D'Agosta oyó un carraspeo por encima del hombro. Otra vez Maurice.
—Solo quería informarle de que voy a retirarme por esta noche —dijo el criado—. ¿Desea alguna cosa más?
—Solo una, Maurice —dijo Pendergast—. Durante las semanas previas a mi último viaje con Helen, pasé mucho tiempo fuera.
—Si no recuerdo mal estuvo usted en Nueva York —puntualizó Maurice, asintiendo con la cabeza—. Ocupado en los preparativos del safari.
—¿Mi mujer dijo o hizo algo fuera de lo habitual durante mi ausencia? ¿Recibió alguna carta o llamada telefónica que la disgustase, por ejemplo?
El anciano sirviente reflexionó.
—Que yo recuerde no, señor. Pero es cierto que parecía un poco agitada, sobre todo después del viaje.
—¿Viaje? —preguntó Pendergast—. ¿Qué viaje?
—Una mañana, me despertó el ruido de su coche, que se alejaba por el camino. Seguro que recuerda usted lo ruidoso que era. No dejó ninguna nota, ni aviso, ni nada. Era domingo, hacia las siete. Volvió dos noches después, sin hacer ningún comentario acerca de dónde había estado, pero me acuerdo de que no era la misma. Estaba disgustada por algo. Sin embargo, no dijo nada al respecto.
—Comprendo —dijo Pendergast, intercambiando miradas con D'Agosta—. Gracias, Maurice.
—No hay de qué, señor. Buenas noches.
El viejo mayordomo dio media vuelta y desapareció en el pasillo, con pasos silenciosos.
D'Agosta salió de la I-10 y se metió a toda velocidad en la Belle Chasse Highway, casi vacía. Era otro día caluroso de febrero. Tenía bajadas las ventanillas, y puesta una emisora de rock'n'roll clásico. Hacía días que no se encontraba tan bien. Mientras el coche zumbaba carretera arriba, se bebió de un solo trago un café Krispy Kreme y volvió a encajar el vaso en el soporte. Los dos donuts de calabaza con especias habían sido todo un acierto. Al diablo con las calorías. Estaba de un buen humor a prueba de bombas.

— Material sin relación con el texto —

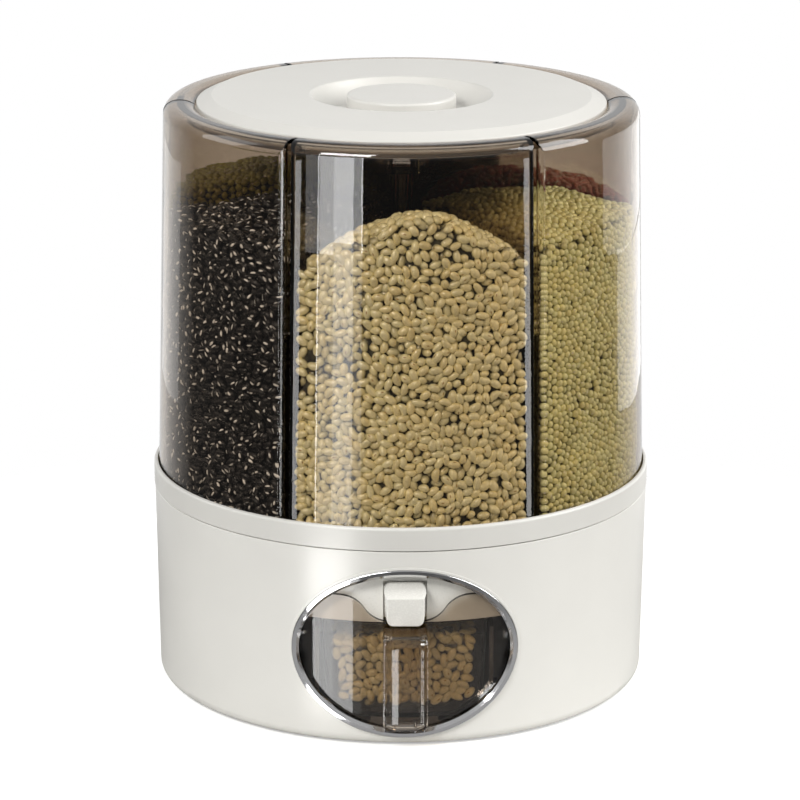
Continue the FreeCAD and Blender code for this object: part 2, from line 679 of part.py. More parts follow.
def outlet_gasket():
    """Soft frame round the deck's hole that keeps grain out of the gap above the deck."""
    z0 = DECK_Z1 - GASKET_DEPTH
    z1 = PLATE_Z0 - GASKET_GAP
    return deck_opening(GASKET_W, z0, z1).cut(deck_opening(0, z0, z1))


def index_leaf():
    """Leaf spring whose nose clicks into the turntable's notches."""
    foot_z = DECK_Z1 - INDEX_POCKET
    nose_z = PLATE_Z0 - INDEX_GAP - INDEX_NOSE_R
    end = INDEX_L / 2
    foot = end - INDEX_FOOT_L
    top = foot_z + INDEX_RISE
    strip = along_y(-INDEX_R - INDEX_W / 2, -INDEX_R + INDEX_W / 2,
                    (-end, foot_z), (-foot, foot_z), (-INDEX_NOSE_R, top - INDEX_T),
                    (INDEX_NOSE_R, top - INDEX_T), (foot, foot_z), (end, foot_z),
                    (end, foot_z + INDEX_T), (foot, foot_z + INDEX_T), (INDEX_NOSE_R, top),
                    (-INDEX_NOSE_R, top), (-foot, foot_z + INDEX_T), (-end, foot_z + INDEX_T))
    nose = Part.makeCylinder(INDEX_NOSE_R, INDEX_W, V(0, -INDEX_R - INDEX_W / 2, nose_z), Y_AXIS)
    above = box(-end, end, -FAR, 0, top - INDEX_T, PLATE_Z0)
    return turned(fused([strip, nose.common(above)]), INDEX_DEG + DRUM_TURN)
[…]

La noche anterior había hablado una hora con Laura Hayward. La mejoría arrancaba desde entonces. Después había dormido mucho, sin soñar. Cuando despertó, Pendergast ya no estaba; pero Maurice le esperaba con beicon, huevos y sémola de maíz para desayunar. Lo siguiente que había hecho era ir en coche a la ciudad y marcarse un tanto en la comisaría del distrito sexto de Nueva Orleans. Al principio, cuando se enteraron de su relación con la familia Pendergast, le miraron con recelo, pero al ver que era un tío normal cambiaron de actitud. Le dejaron usar sus instalaciones informáticas con total libertad, donde D'Agosta tardó menos de una hora y media en localizar al marchante interesado desde hacía tiempo por el
Marco Negro
: John W. Blast, con domicilio actual en Sarasota, Florida. Era un personaje desagradable, ciertamente. Detenido cinco veces en diez años: sospechoso de chantaje, sospechoso de falsificación, posesión de artículos robados, posesión de productos de animales prohibidos, y amenazas y agresión. O tenía dinero o buenos abogados, o ambas cosas, porque ni una sola de las veces le habían condenado. D'Agosta imprimió los datos, se los metió en el bolsillo de la americana y, otra vez con hambre a pesar del desayuno, pasó por el Krispy Kreme del barrio antes de emprender el viaje de regreso a Penumbra.